20 September 2024

Things I've learned about lwIP's TCP library

I’ve been using lwip’s raw TCP stack in anger over the past year or so and had the idea to document some useful information I’ve discovered when using it. I’ve mostly been using the official documentation¹,a fandom.com² page I came across and the tcp_client example in the official pico SDK³. It can be a bit of a faff to use so I figured I’d summarise stuff I’ve learned about using it on this page. It will be a living page that is updated when I find something relevant to add.

What the hell is LWIP?

It stands for Lightweight Internet Protocol and is a minimal TCP/IP stack designed for use on embedded platforms¹. I’ve mostly been using the raw TCP functionality for sending and receiving MQTT data to/from a broker on a local network using a Raspberry Pi Pico W (henceforth known as ‘pico’ in this article).

Preliminary info

When using lwIP on a pico W there are three ways you can use it which are poll, thread safe background and , freertos ⁴. For my applications I use the thread safe background, where lwIP tasks are executed in an interrupt routine. The Pico SDK documentation states that when lwIP is used with this configuration, all calls into lwIP during the normal execution context (i.e. NOT in an interrupt callback) need to be within cyw43_arch_lwip_begin() and cyw43_arch_lwip_end() blocks as the library is not thread safe⁴. These functions act as a Critical Section to prevent lwIP’s internals getting trashed because of buffer access via interrupt-context and normal-context. Inspecting the SDK you can see that these functions call into functions that block other contexts from accessing the lwip resources while the given context is using it ⁵. When using lwIP on a different platform, these calls should be replaced with critical sections for the interrupt handler that is driving lwip operation. In my experience this is either a timer (as is the case with the pico) or an Ethernet peripheral ISR.

Initialising

Initialising the raw TCP stack begins with a call to tcp_new() which creates a new instance of the TCP PCB (protocol control block). I found that this function would fail if I hadn’t properly freed the previous instances when attempting to restart the connection. Presumably the other PCB’s were still being handled by lwIP and it had ran out of memory.

CRITICAL_SECTION_ENTER();
static struct tcp_pcb * tcp_pcb = tcp_new();
CRITICAL_SECTION_EXIT();
if(tcp_pcb == NULL)
{
    /* Something iffy with memory */
    assert(false);
}

With the PCB acquired next is to initialise all the callback functions that will be used in our program.

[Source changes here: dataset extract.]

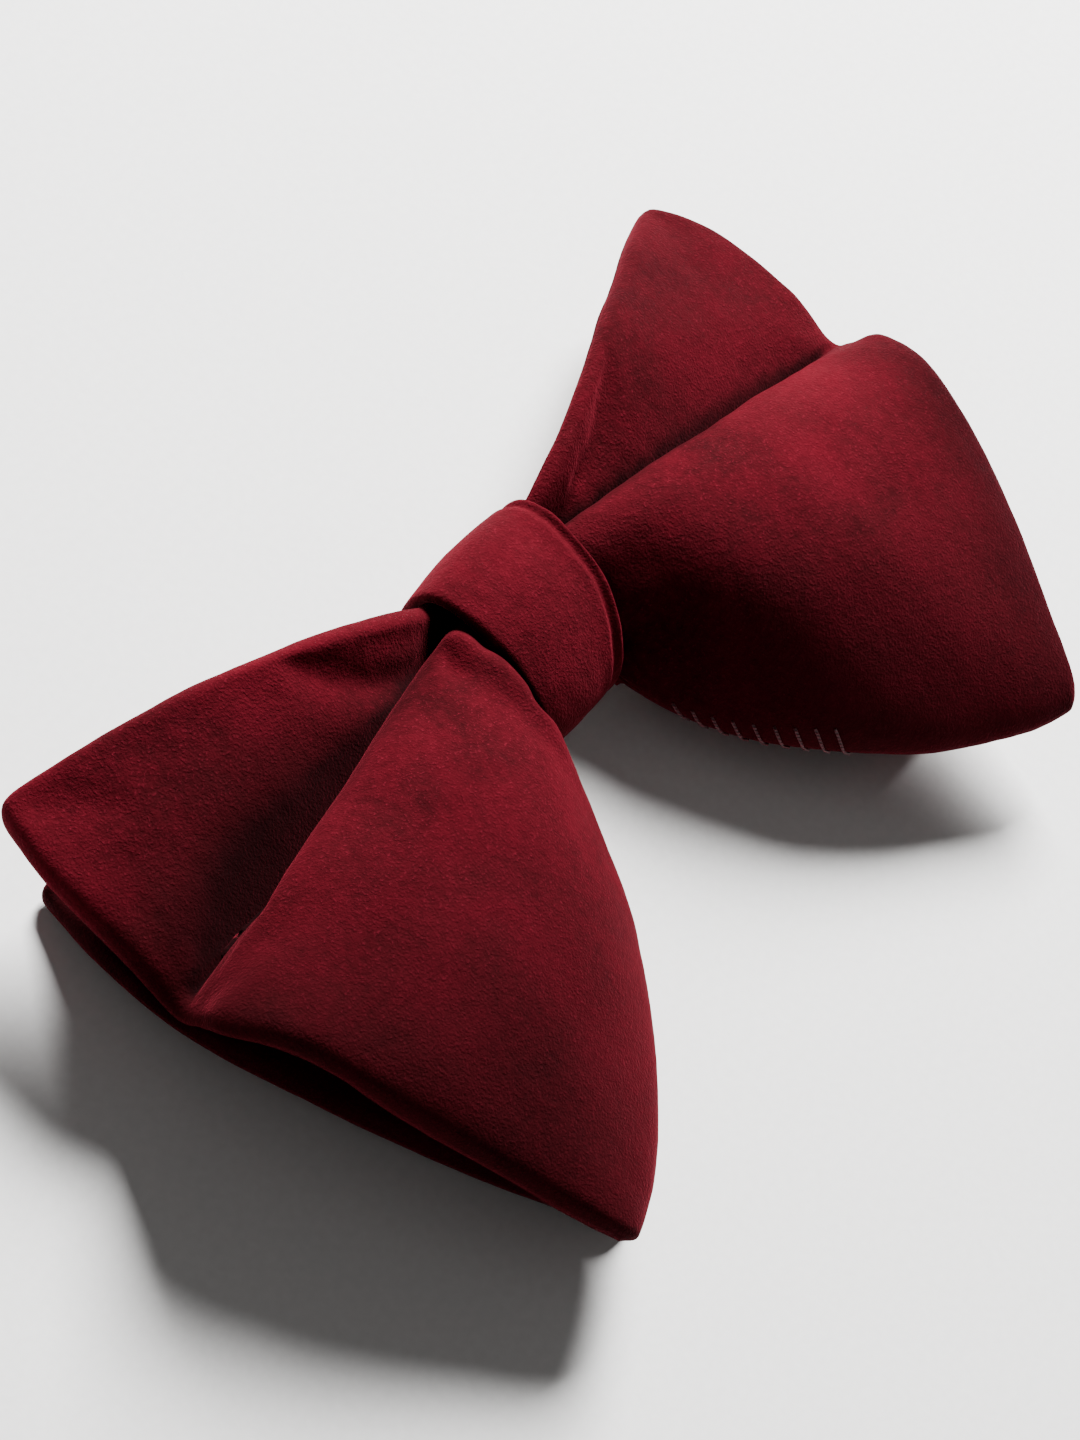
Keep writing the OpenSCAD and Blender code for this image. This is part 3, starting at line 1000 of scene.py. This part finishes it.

tcp_sent(tcp_pcb, SentCallback); // Called when a TCP ACK is received
tcp_recv(tcp_pcb, RecvCallback); // Called when a TCP packet is received
tcp_err(tcp_pcb, ErrorCallback); // Called when there is an error / disconnect event on the socket

Once an acquired PCB has been acquired and the callbacks defined you can then attempt to establish a connection. In my application I’m connecting to a local server which has a fixed IP, so there is no need to perform any DNS requests to resolve a domain name. However if the IP is stored in a string you’ll need to convert it from the ASCII for (with dot notation) to network byte order⁶ ⁷ format using the following example code:

ip_addr_t remote_addr;
char * broker_ip = "192.168.1.101"
ip4addr_aton((char*)broker_ip, &remote_addr);

Connecting

With all the various gubbins initialised we can attempt a connection using the following code, the return of the function determines whether the attempt to connect was successful, not whether the actual connection itself was established. In the tcp_connect function, we’re passing the pointer to the PCB instance, our remote address (in the right format), the port number and finally a pointer to a callback function which lwIP will call upon a successful connection. Upon attempting the connection, the return code is checked and if it is not ERR_OK, then de-allocate the PCB instance using tcp_abort and presumably get the program to try again.

CRITICAL_SECTION_ENTER();
err_t err = tcp_connect(tcp_pcb, &remote_addr, 1234, ConnectedCallback);
CRITICAL_SECTION_EXIT();
if(err==ERR_OK)
{
    /* Connection attempt successful, await Connected callback function */
}
else
{
    /* Connection attempt not successful, abort PCB instance and retry */
    CRITICAL_SECTION_ENTER();
    tcp_abort(tcp_pcb);
    tcp_pcb = NULL;
    CRITICAL_SECTION_EXIT();
}

Aborting the connection

In the previous section I introduced tcp_abort, which I think of as the nuclear approach to ending the TCP connection. You want to use this function to kill the tcp_pcb instance in the event of an ungracious severing of the connection. By ungracious I mean scenarios such as physically removing the Ethernet cable, turning off the router etc, essentially any scenario where a gracious closing of the connection cannot be carried out on the wire (or in the air).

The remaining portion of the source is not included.